A cataract is an opacity or cloudiness in the natural lens of the eye. It is still the leading cause of blindness worldwide and represents an important cause of visual impairment in the United Kingdom. The development of cataracts in the adult is related to ageing, sunlight exposure, smoking, poor nutrition, eye trauma, systemic diseases, and certain medications such as steroids.
Just as a smudged or dirty camera lens may spoil a photograph, opacity in the natural lens of the eye can result in a blurred image. Patients with cataracts usually complain of blurred vision either at distance, near, or both. This may interfere with tasks such as driving or reading. Other common complaints include glare, haloes, and dimness of colour vision.

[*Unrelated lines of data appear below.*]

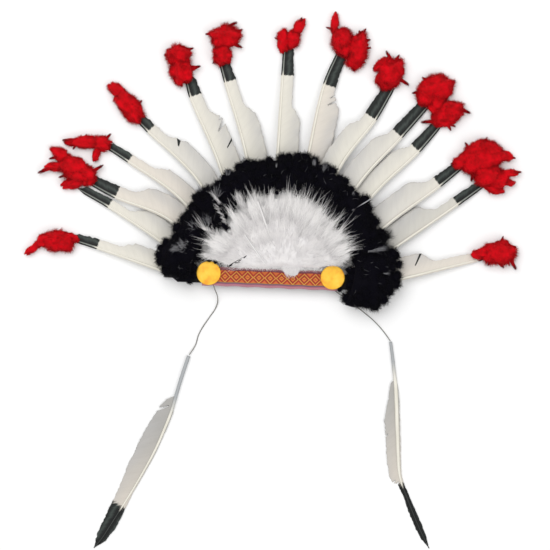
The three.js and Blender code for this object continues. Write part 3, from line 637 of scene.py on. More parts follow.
discSpec = {"radius": 13.8, "thickness": 3.8, "rim": 0.9, "bottom": 13.6, "steps": 56,
            "places": {"disc_left": (-70.4, 5.2), "disc_right": (71.9, 0)},
            "mottle": [(0.3, "#ee9c22"), (0.47, "#f8bd2a"), (0.62, "#fcc738"), (0.75, "#ffd050")],
            "patches": 110, "cells": 2200}   # patches of 9 mm, foam cells of 0.45 mm


def makeDiscMaterial():
    # dense craft foam: yellow with soft orange mottling
    spec = discSpec
    material, tree, shader = newMaterial("yellowCraftFoam")
    place = addNode(tree, "TexCoord").outputs["Object"]
    patch = addNode(tree, "TexNoise", {"Vector": place, "Scale": spec["patches"], "Detail": 4})
    colour = addNode(tree, "ValToRGB", {"Fac": patch.outputs["Fac"]}, stops=spec["mottle"])
    cells = addNode(tree, "TexNoise", {"Vector": place, "Scale": spec["cells"], "Detail": 1})
    finishSurface(tree, shader, colour.outputs["Color"], cells.outputs["Fac"], (0.2, 0.2),
                  {"Roughness": 0.55})
    return material


def buildDiscs():
    spec = discSpec
    radius, top, rim = spec["radius"], spec["thickness"], spec["rim"]
    profile = [(0, 0), (radius - rim, 0), (radius - 0.3 * rim, 0.25 * rim), (radius, rim),
               (radius, top - 1.6 * rim), (radius - 0.3 * rim, top - 0.9 * rim),
               (radius - rim, top - 0.55 * rim), (radius * 0.6, top - 0.18 * rim), (0, top)]
    material = makeDiscMaterial()
    for node, (x, y) in spec["places"].items():
        bm = bmesh.new()
        verts = [bm.verts.new((x * mm + r * mm, y * mm, (spec["bottom"] + z) * mm)) for r, z in profile]
        line = [bm.edges.new(pair) for pair in zip(verts, verts[1:])]
        bmesh.ops.spin(bm, geom=verts + line, cent=(x * mm, y * mm, 0), axis=(0, 0, 1), angle=math.tau,
                       steps=spec["steps"], use_merge=True)
        bmesh.ops.remove_doubles(bm, verts=bm.verts[:], dist=1e-6)
        bmesh.ops.recalc_face_normals(bm, faces=bm.faces[:])
        for face in bm.faces:
            face.smooth = True
        finishPiece("foam_" + node, meshFrom(bm, node + "_mesh"), node, [material])


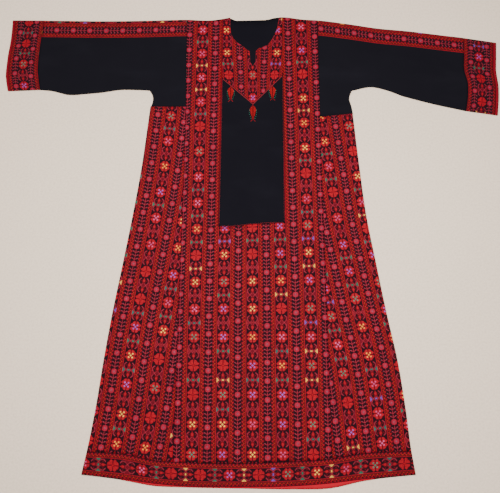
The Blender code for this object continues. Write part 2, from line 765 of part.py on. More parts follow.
def build_sleeve(collection, side):
    """Sleeve from the cuff to the body, folded along the top, with its underarm corner."""
    places = ring_places()
    tube = sleeve_stations(side, places)
    body = body_stations(side, places)
    corner_fold = underarm_fold(side)[1:]
    ring_count, extra = len(places), len(UNDERARM_ROWS) - 1
    padding = [np.repeat(line[-1:], extra, axis=0) for line in tube[:-1]]
    full = [np.concatenate([line, pad]) for line, pad in zip(tube[:-1], padding)]
    full.append(np.concatenate([tube[-1], corner_fold]))
    grid = np.array(full + body)
    plan_x, plan_y = grid[..., 0], grid[..., 1]
    corner_station = len(tube) - 1
    cells = np.ones((plan_x.shape[0] - 1, plan_x.shape[1] - 1), bool)
    cells[:corner_station, ring_count - 1:] = False
    folded = np.zeros(plan_x.shape, bool)
    folded[:, 0] = True
    folded[:corner_station + 1, ring_count - 1] = True
    folded[corner_station, ring_count - 1:] = True
    faces, points = layered(plan_x, plan_y, cells, folded)
    add_cloth(collection, f"sleeve_{side}", faces, points, BLACK_CLOTH)


def hem_seam_points():
    """Plan points along the hem band's seam, at every grid line of the panels above it."""
    left_x, left_y = gore_grid("left")
    right_x, right_y = gore_grid("right")
    middle = np.repeat(HEM_SEAM_Y, PANEL_LINES)[None, :]
    for _ in range(SETTLE_REPEATS):
        panel = panel_x(middle, False)
        middle = curve(HEM, "seam", panel)
    seam_x = np.concatenate([left_x[0], panel[0, 1:-1], right_x[0][::-1]])
    return seam_x, curve(HEM, "seam", seam_x) - SEAM_GAP / 2


def build_hem_band(collection):
    """Embroidered band round the bottom, longer at the back than at the front."""
    seam_x, seam_y = hem_seam_points()
    low_left, low_right = SIDE_FOLDS[0].left, SIDE_FOLDS[0].right
    from_left = seam_x - seam_x[0]
    from_right = seam_x[-1] - seam_x
    near = FOLD_LINES[-1]
    stretch = (low_right - low_left - 2 * near) / (seam_x[-1] - seam_x[0] - 2 * near)
    low_x = low_left + near + (from_left - near) * stretch
    low_x = np.where(from_left <= near, low_left + from_left, low_x)
    low_x = np.where(from_right <= near, low_right - from_right, low_x)
    share = np.array(BAND_ROWS)[:, None]
    front_low, back_low = curve(HEM, "front", low_x), curve(HEM, "back", low_x)
    plan_x = low_x + share * (seam_x - low_x)
    front_y = front_low + share * (seam_y - front_low)
    back_y = back_low + share * (seam_y - back_low)
    folded = np.zeros(plan_x.shape, bool)
    folded[:, 0] = folded[:, -1] = True
    faces, points = layered(plan_x, front_y, folded=folded, back_y=back_y)
    add_cloth(collection, "hem_band", faces, points, STITCHED_CLOTH)


def build_hem_facing(collection):
    """Red strip on the inner side of the back hem, tucked under the front."""
    x = np.linspace(FACING_LEFT, FACING_RIGHT, FACING_CELLS + 1)
    low, high = curve(HEM, "back", x), curve(HEM, "front", x) + FACING_TUCK
    plan_x = np.array([x, x])
    plan_y = np.array([low, high])
    heights = np.full(plan_x.shape, FACING_LEVEL)
    faces, points = single_layer(plan_x, plan_y, heights)
    add_cloth(collection, "hem_facing", faces, points, RED_CLOTH, FACING_CLOTH)


FOLD_PATHS = fold_path("left") + fold_path("right")


def main():
    """Build every piece of the kaftan in one collection."""
    clear_scene()
    collection = bpy.data.collections.new(OBJECT_NAME)
    bpy.context.scene.collection.children.link(collection)
    build_back_panel(collection)
    build_front_panel(collection)
    build_chest_insert(collection)
    build_yoke(collection)
    build_yoke_piping(collection)
    for side in ("left", "right"):
        build_side_gore(collection, side)
        build_sleeve(collection, side)
        build_cuff(collection, side)
    build_hem_band(collection)
    build_hem_facing(collection)


main()
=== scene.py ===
"""Embroidered kaftan laid flat: cloth, stitching, floor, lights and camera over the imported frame.

The plan of the garment is in millimetres: x is 0 on the centre line and grows to the right as the
garment is seen, y is 0 at the lowest point of the hem and grows towards the neck, and z is the
height over the floor. A mesh gets its metres when it is made. The map "stitches" of a cloth piece
counts cross-stitches across and along its embroidered strips.
"""

import logging
import math
from collections.abc import Callable, Sequence
from dataclasses import dataclass, field
from enum import Enum
from typing import Any, NamedTuple

import bpy
import numpy as np
from numpy.typing import NDArray
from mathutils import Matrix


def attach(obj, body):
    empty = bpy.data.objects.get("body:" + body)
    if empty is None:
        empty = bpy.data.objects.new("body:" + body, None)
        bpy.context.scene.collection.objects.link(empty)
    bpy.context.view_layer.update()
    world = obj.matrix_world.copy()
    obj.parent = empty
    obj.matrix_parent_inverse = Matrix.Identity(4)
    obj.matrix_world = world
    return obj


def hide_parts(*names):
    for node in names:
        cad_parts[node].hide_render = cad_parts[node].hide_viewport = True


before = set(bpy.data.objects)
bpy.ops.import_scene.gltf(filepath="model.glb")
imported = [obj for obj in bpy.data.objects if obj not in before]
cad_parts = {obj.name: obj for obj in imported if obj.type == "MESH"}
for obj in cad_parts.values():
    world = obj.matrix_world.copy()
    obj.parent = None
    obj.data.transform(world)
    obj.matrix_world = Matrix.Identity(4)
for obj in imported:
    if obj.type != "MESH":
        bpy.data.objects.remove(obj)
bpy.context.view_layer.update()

log = logging.getLogger("kaftan")

Array = NDArray[np.float64]
Color = tuple[float, float, float]

MM = 0.001
ORIGIN_Y = 688.5
CLOTH = 1.5
FACING_CLOTH = 1.0
SEAM_GAP = 0.3
FOLD_RADIUS = 1.4
STITCH = 2.03

# Sockets of the Mix node when it mixes colours.
MIX_FACTOR, MIX_LOW, MIX_HIGH, MIX_RESULT = 0, 6, 7, 2


class Side(Enum):
    """One of the garment's two sides, as it is seen."""

    LEFT = "left"
    RIGHT = "right"

    @property
    def inward(self) -> int:
        """Sign of x towards the centre line."""
        return 1 if self is Side.LEFT else -1


class Table:
    """Rows of named columns, read along the first one."""

    def __init__(self, names: str, *rows: Sequence[float]) -> None:
        """Keep the rows.

        Args:
            names: names of the columns, parted by spaces.
            rows: one row of numbers for each place.
        """
        self.rows = np.array(rows, float)
        self.place = self.rows[:, 0]
        self.columns = dict(zip(names.split(), self.rows.T))

    def straight(self, name: str, at: Any) -> Array:
        """Column at a place, straight between rows.

        Args:
            name: the column.
            at: places along the first column.

        Returns:
            The values there.
        """
        return np.interp(at, self.place, self.columns[name])

    def curve(self, name: str, at: Any) -> Array:
        """Column at a place, on a smooth curve through the rows.

        Args:
            name: the column.
            at: places along the first column.

        Returns:
            The values there.
        """
        place, value = self.place, self.columns[name]
        slope = np.gradient(value, place)
        at = np.clip(np.asarray(at, float), place[0], place[-1])
        low = np.clip(np.searchsorted(place, at, side="right") - 1, 0, len(place) - 2)
        span = place[low + 1] - place[low]
        u = (at - place[low]) / span
        start = value[low] * (1 + 2 * u) * (1 - u) ** 2 + slope[low] * span * u * (1 - u) ** 2
        end = value[low + 1] * u ** 2 * (3 - 2 * u) + slope[low + 1] * span * u ** 2 * (u - 1)
        return start + end


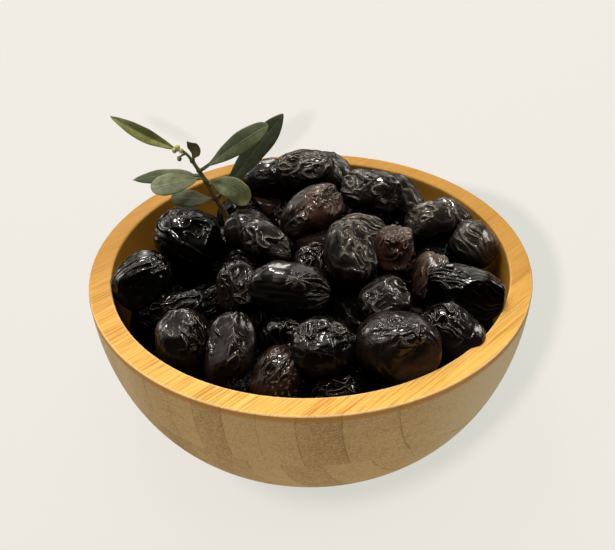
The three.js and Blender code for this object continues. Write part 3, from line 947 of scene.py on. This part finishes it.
# Each leaf runs from the stem through a middle point to its tip. Then come its width, the way its upper side
# looks, how full the outline is at the stalk and at the tip, how folded it is and the colours of its halves.
leaves = [
    leaf((-44.8, 21, 90.8), (-55.3, 21, 96.6), (-66, 22, 103.4), 4.9, (0.1, -0.7, 0.7), (0.8, 0.8), 0.3,
         (92, 99, 45), (146, 150, 66), stalk=0.04),
    leaf((-39.9, 21, 86.4), (-39.5, 20, 90.6), (-40.6, 18, 95.5), 6.2, (-0.1, -1, 0.2), (0.8, 0.7), 0.25,
         (126, 124, 74), (112, 90, 68), lopsided=0.3, tip=(104, 84, 64)),
    leaf((-38, 21, 82.4), (-23.4, 15, 95.4), (-12.7, 12, 103.5), 7.2, (0.1, -0.7, 0.7), (0.85, 0.45), 0.14,
         (96, 106, 72), (84, 95, 66)),
    leaf((-33, 20.5, 71), (-20.5, 29.5, 83.5), (-8.4, 36, 96.5), 9, (0.4, -0.8, 0.3), (0.9, 0.5), 0.12,
         (94, 104, 80), (84, 95, 74), point=0.6),
    leaf((-37.6, 21, 80.8), (-51, 26, 78), (-64, 28, 75.6), 6, (0, -0.5, 0.85), (0.65, 0.85), 0.12,
         (82, 95, 64), (76, 90, 60)),
    leaf((-37.2, 20.6, 80), (-46.6, 14.5, 81.4), (-54, 12, 81), 7.8, (0, -0.6, 0.8), (0.7, 0.4), 0.12,
         (132, 142, 98), (115, 125, 87)),
    leaf((-33.2, 20.4, 71.4), (-41, 17.5, 73.4), (-48.5, 17.5, 74.2), 6.8, (0, -0.5, 0.85), (0.7, 0.32),
         0.14, (92, 98, 60), (72, 80, 48)),
    leaf((-36, 21, 78), (-27.5, 20, 76), (-21.6, 20, 69.8), 8.4, (0.2, -0.8, 0.55), (0.6, 0.42), 0.16,
         (140, 152, 108), (124, 138, 98), tip=(170, 174, 122)),
]


def stickPart(path, radii, around):
    centres = evenCurve(path, len(radii))
    tangents = unit(np.gradient(centres, axis=0))
    sideways = unit(np.cross(tangents, (0, 1, 0)))
    upward = np.cross(sideways, tangents)
    turn = np.arange(around)[:, None] * 2 * math.pi / around
    ring = sideways[:, None] * np.cos(turn) + upward[:, None] * np.sin(turn)
    return skin(centres[:, None] + ring * np.asarray(radii)[:, None, None])


def oneColour(colour, count):
    return {"tint": np.tile(np.array(colour), (count, 1))}


def blendColours(first, second, share):
    return np.array(first) * (1 - share) + np.array(second) * share


def makeStem(material):
    share = np.linspace(0, 1, stem["steps"])
    radii = (stem["thickBelow"] + (stem["thickAbove"] - stem["thickBelow"]) * share) / 2
    for knot in stem["knots"]:
        radii = radii + stem["knotHeight"] * np.exp(-((share - knot) / stem["knotLength"]) ** 2)
    radii = radii * (1 + 0.05 * np.sin(share * 47)) * (1 - 0.5 * rise(share, 0.97, 1))
    points, faces = stickPart(stem["path"], radii, stem["around"])
    colours = blendColours(stem["brown"], stem["green"], rise(points[:, 2], 70, 84)[:, None])
    stalkRadii = np.linspace(1, 0.7, budStalk["steps"]) * budStalk["thick"] / 2
    stalkPoints, stalkFaces = stickPart(budStalk["path"], stalkRadii, budStalk["around"])
    parts = [(points, faces, {"tint": colours}),
             (stalkPoints, stalkFaces, oneColour(buds["green"], len(stalkPoints)))]
    makePiece("sprig_stem", parts, material, "sprig")


def makeBuds(material):
    directions, faces = unitBall(buds["level"])[:2]
    seams = 1 + 0.06 * np.cos(4 * np.arctan2(directions[:, 1], directions[:, 0]))
    parts = []
    for at, radius, colour in buds["places"]:
        points = directions * radius * seams[:, None] * np.array(buds["shape"]) + np.array(at)
        parts.append((points, faces, oneColour(buds[colour], len(points))))
    makePiece("sprig_buds", parts, material, "sprig")


def leafHalfWidth(share, leaf):
    # a thin stalk, then a blade whose ends are as full as narrow and blunt say
    stalkShare = leaf.get("stalk", leafShape["stalk"])
    blade = np.clip((share - stalkShare) / (1 - stalkShare), 0, 1)
    narrow, blunt = leaf["narrow"], leaf["blunt"]
    fullest = narrow / (narrow + blunt)
    peak = fullest ** narrow * (1 - fullest) ** blunt
    swell = blade ** narrow * (1 - blade) ** blunt / peak * leaf["width"] / 2
    swell = swell * (1 - leaf.get("point", 0) * blade ** 8)
    least = np.where(blade < fullest, leafShape["stalkWidth"] / 2, leafShape["edge"])
    return np.maximum(swell, least)


def leafPart(leaf, order):
    steps, cells = leafShape["steps"], leafShape["cells"]
    spine = evenCurve(leaf["path"], steps + 1)
    tangents = unit(np.gradient(spine, axis=0))
    sideways = unit(np.cross(leaf["face"], tangents))
    upward = unit(np.cross(tangents, sideways))
    # down the leaf there is a row for each step, and across it a column for each cell
    share = 0.5 - 0.5 * np.cos(np.linspace(0, math.pi, steps + 1))[:, None]
    even = np.linspace(0, 1, steps + 1)
    spine = np.stack([np.interp(share[:, 0], even, spine[:, axis]) for axis in range(3)], axis=1)
    across = np.linspace(-1, 1, cells + 1)
    half = leafHalfWidth(share, leaf)
    # a lopsided leaf is narrower on its far side
    reach = half * across * np.where(across > 0, leaf.get("lopsided", 1), 1)
    blade = rise(share, 0.08, 0.2)
    lift = leaf["fold"] * (np.sqrt(reach ** 2 + 0.3) - 0.55) - 0.05 * np.abs(reach) ** 1.5
    wave = 0.35 * np.sin(3 * math.pi * share + order) * across
    ripple = 0.12 * np.sin(22 * share + 2 * order + 2 * across) * np.abs(across)
    shape = (lift + wave + ripple) * blade
    thick = leafShape["thickness"] * (1 - 0.75 * across ** 4) * (0.5 + 0.5 * rise(half, 0.1, 1.2))
    thick = thick + (1 - blade) * 0.5
    rib = 0.28 * np.exp(-(reach / 0.42) ** 2) * (1 - 0.8 * share)
    upper = shape + thick / 2 - rib * 0.35
    lower = shape - thick / 2 - rib
    base = spine[:, None] + sideways[:, None] * reach[:, :, None]
    topFace = base + upward[:, None] * upper[:, :, None]
    underFace = base + upward[:, None] * lower[:, :, None]
    points, faces = skin(np.concatenate([topFace, underFace[:, ::-1]], axis=1))
    acrossRing = np.concatenate([across, across[::-1]])
    upperRing = np.concatenate([np.ones(cells + 1), np.zeros(cells + 1)])
    acrossAll = np.concatenate([np.tile(acrossRing, steps + 1), [0, 0]])
    upperAll = np.concatenate([np.tile(upperRing, steps + 1), [1, 1]])
    alongAll = np.concatenate([np.repeat(share[:, 0], 2 * cells + 2), [0, 1]])
    colours = blendColours(leaf["near"], leaf["far"], rise(acrossAll, -0.12, 0.12)[:, None])
    if "tip" in leaf:
        colours = blendColours(colours, paint(*leaf["tip"]), rise(alongAll, 0.45, 0.95)[:, None])
    return points, faces, {"tint": colours, "across": acrossAll, "along": alongAll, "upper": upperAll}


def stemMaterial():
    material, shader, wire, place = newMaterial("green bark")
    streak = place.scaled((1.6, 1.6, 0.25)).noise(1.0, 3.0, 0.6)
    fill(wire.tree, shader, {
        "Base Color": (streak.rise(0.4, 0.7) * 0.4).between(wire.attribute("tint", "Color"), stem["streak"]),
        "Roughness": 0.55,
        "Specular IOR Level": 0.25,
        "Normal": streak.bump(0.4, 0.0003),
    })
    return material


def leafMaterial():
    material, shader, wire, place = newMaterial("olive leaf")
    across = abs(wire.attribute("across"))
    mottle = place.noise(0.5, 3.0, 0.6)
    midrib = 1 - across.rise(0.02, 0.09)
    edge = across.rise(0.93, 1.0)
    slant = wire.attribute("along") * 26 - across * 3.2
    vein = 1 - abs(slant.fraction() - 0.5).rise(0.03, 0.16)
    colour = (mottle.rise(0.35, 0.7) * 0.5).between(wire.attribute("tint", "Color"), leafShape["mottle"])
    colour = (vein * 0.1).between(colour, leafShape["vein"])
    colour = (midrib * 0.22 + edge * 0.15).between(colour, leafShape["midrib"])
    colour = ((1 - wire.attribute("upper")) * 0.55).between(colour, leafShape["underside"])
    fill(wire.tree, shader, {
        "Base Color": colour,
        "Roughness": 0.42 + mottle * 0.15,
        "Specular IOR Level": 0.3,
        "Normal": (mottle * 0.5 - vein * 0.25 - midrib).bump(0.3, 0.0003),
    })
    return material


studio = {
    "floorHalf": 8000,
    "wall": {"radius": 6000, "height": 6000, "sides": 48},
    "floor": paint(44, 44, 43),
    "floorGlow": paint(229, 225, 217),
    "shade": paint(209, 209, 201),
    # the soft shade of the bowl and of two leaves, each an ellipse on the floor
    "shades": [
        {"middle": (38.9, 45.9), "half": (65.9, 113.1), "turn": -28.6, "soft": 0.06, "depth": 1.0},
        {"middle": (-86.4, 227.0), "half": (5.7, 26.0), "turn": 40.2, "soft": 0.45, "depth": 0.6},
        {"middle": (-11.3, 217.5), "half": (9.1, 34.9), "turn": -22.2, "soft": 0.35, "depth": 0.65},
    ],
    "skyMiddle": (-0.1, 0.88, 0.46),    # the bright half of the room is round this direction
    "skyBright": 2.05,
    "skyPatches": 0.9,                  # how much of it comes and goes
    "skyDim": 0.004,
    "sky": (1.0, 0.94, 0.85, 1.0),
    "lampColour": (1.0, 0.95, 0.87),
    # each lamp's place, size and power: glossy ones only make highlights, and matt ones none
    "lamps": {
        "ceiling": ((0, 60, 900), (900, 900), 5.0, "matt"),
        "sun": ((-330, 330, 1480), (160, 160), 5.5, "matt"),
        "leftLamp": ((-1100, 640, 520), (280, 400), 2.6, "glossy"),
        "rightLamp": ((1200, 300, 600), (260, 420), 4.2, "glossy"),
        "backLamp": ((-200, 1000, 850), (380, 240), 3.0, "glossy"),
        "spark": ((-300, 350, 1450), (150, 150), 11.0, "glossy"),
        "nearSpark": ((260, -250, 1450), (130, 130), 7.5, "glossy"),
    },
}
camera = {
    "eye": (0, -214.63, 210.96),
    "lookAt": (-0.94, -3.89, 54.46),
    "roll": 1.39,
    "lens": 44.32,
    "sensor": 36.0,
    "sees": (0.01, 20),         # nearest and farthest, in metres
}


def floorMaterial():
    material, shader, wire, place = newMaterial("pale paper")
    clear = 1
    for shade in studio["shades"]:
        turn = math.radians(shade["turn"])
        offset = place.vector("SUBTRACT", (*shade["middle"], 0))
        first = offset.dot((math.cos(turn), math.sin(turn), 0)) / shade["half"][0]
        second = offset.dot((-math.sin(turn), math.cos(turn), 0)) / shade["half"][1]
        away = (first * first + second * second).root()
        clear = clear * (1 - shade["depth"] * (1 - away.rise(1 - shade["soft"], 1 + shade["soft"])))
    fill(wire.tree, shader, {
        "Base Color": studio["floor"],
        "Roughness": 0.9,
        "Emission Color": clear.between(studio["shade"], studio["floorGlow"]),
        "Emission Strength": 1.0,
    })
    return material


def makeFloor(material):
    half = studio["floorHalf"]
    corners = [(-half, -half, 0), (half, -half, 0), (half, half, 0), (-half, half, 0)]
    floor = addMesh("floor", corners, [(0, 1, 2, 3)], material)
    floor.visible_glossy = False     # so that the dark skins mirror the dim room


def makeBackdrop(material):
    # a round wall far behind everything, which only the camera sees
    radius, height, sides = studio["wall"].values()
    turns = [2 * math.pi * number / sides for number in range(sides)]
    points = [(math.cos(turn) * radius, math.sin(turn) * radius, z) for z in (0, height) for turn in turns]
    faces = [(k, (k + 1) % sides, sides + (k + 1) % sides, sides + k) for k in range(sides)]
    backdrop = addMesh("backdrop", points, faces, material)
    for ray in ("glossy", "diffuse", "transmission", "shadow"):
        setattr(backdrop, "visible_" + ray, False)


def makeLight(name, at, size, power, kind):
    light = bpy.data.lights.new(name, "AREA")
    light.shape = "RECTANGLE"
    light.size, light.size_y = (side * millimetre for side in size)
    light.energy = power
    light.color = studio["lampColour"]
    lamp = addObject(name, light)
    lamp.location = Vector(at) * millimetre
    lamp.rotation_euler = (-lamp.location).to_track_quat("-Z", "Y").to_euler()
    lamp.visible_glossy = kind != "matt"
    lamp.visible_diffuse = kind != "glossy"


def makeRoom():
    world = bpy.data.worlds.new("room")
    world.use_nodes = True
    bpy.context.scene.world = world
    wire = Wire(world.node_tree)
    toSky = wire.node("TexCoord", {}, {}, "Generated")
    lit = toSky.dot(studio["skyMiddle"]).rise(0.0, 0.5) * toSky.dot((0, 0, 1)).rise(-0.1, 0.05)
    patches = 1 - studio["skyPatches"] * (1 - toSky.noise(2.2, 1.0).rise(0.44, 0.6))
    strength = studio["skyDim"] + lit * patches * studio["skyBright"]
    fill(wire.tree, wire.tree.nodes["Background"], {"Color": studio["sky"], "Strength": strength})


def makeCamera():
    data = bpy.data.cameras.new("camera")
    data.sensor_width = camera["sensor"]
    data.lens = camera["lens"]
    data.clip_start, data.clip_end = camera["sees"]
    eye = Vector(camera["eye"]) * millimetre
    ahead = (Vector(camera["lookAt"]) * millimetre - eye).normalized()
    right = ahead.cross(Vector((0, 0, 1))).normalized()
    up = right.cross(ahead)
    roll = Matrix.Rotation(math.radians(camera["roll"]), 3, ahead)
    turned = Matrix((roll @ right, roll @ up, -ahead)).transposed()
    viewer = addObject("camera", data)
    viewer.matrix_world = Matrix.Translation(eye) @ turned.to_4x4()
    bpy.context.scene.camera = viewer


makeCamera()
paper = floorMaterial()
makeFloor(paper)
makeBackdrop(paper)
makeRoom()
for name, settings in studio["lamps"].items():
    makeLight(name, *settings)
bpy.context.scene.view_settings.view_transform = "Standard"
print("set ready")
makeBowl(bambooMaterial())
print("bowl ready")
makeHeap(oliveMaterial("oily olive skin", oliveSkin["gloss"], oliveSkin["crestHighlightShare"]),
         oliveMaterial("olive skin in the shade", oliveSkin["deepGloss"], oliveSkin["deepCrestHighlightShare"]))
print("olives ready")
bark = stemMaterial()
makeStem(bark)
makePiece("sprig_leaves", [leafPart(leaf, order) for order, leaf in enumerate(leaves)], leafMaterial(),
          "sprig")
makeBuds(bark)
print("sprig ready")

A diagnosis of cataract can only be made by a thorough eye examination including slit lamp (microscopic) evaluation. Other devices are sometimes used to determine if glare interferes with vision. If cataract surgery is being considered, an ophthalmologist will also examine the posterior aspect of the eye, which will include evaluation of the retina and optic nerve. If a cataract is mature (extremely dense) or hypermature (white), an ultrasound device known as a B-scan may be used to rule-out retinal detachment and ocular tumours prior to proceeding with cataract surgery.
The progression of cataracts is highly variable, however, they will invariably worsen in severity. Changing glasses may sometimes be useful in improving vision as the cataract progresses, since cataracts may induce relative nearsightedness This is the answer as to why some patients with hyperopia (farsightedness) will actually have better vision without glasses in the early stages of cataract development. For most patients, however, changing glasses has minimal impact on overall visual quality. Besides changing glasses, the only other option for treatment of cataracts is cataract surgery.
The decision for cataract surgery is reached only between the ophthalmic surgeon and the patient. In general, this decision is based on the degree to which the patient’s vision is impaired, and the impact that impairment has on his or her quality of life. When a patient is significantly bothered by symptoms of cataract, cataract surgery is usually offered. Many patients will ask if a cataract must be “ripe” before surgery. The answer with today’s technology is “no.” Before the development of small incision cataract surgery and intraocular lens implants, outcomes with cataract surgery were far inferior to outcomes today. Therefore, ophthalmologists would typically wait until a cataract was very advanced before offering surgery. Today, with advanced surgical techniques and equipment, cataract surgery can be offered at a much earlier stage. In fact, many ophthalmologists will agree that it is safer to proceed with cataract surgery at an earlier stage of development rather than waiting until the cataract is advanced and very dense.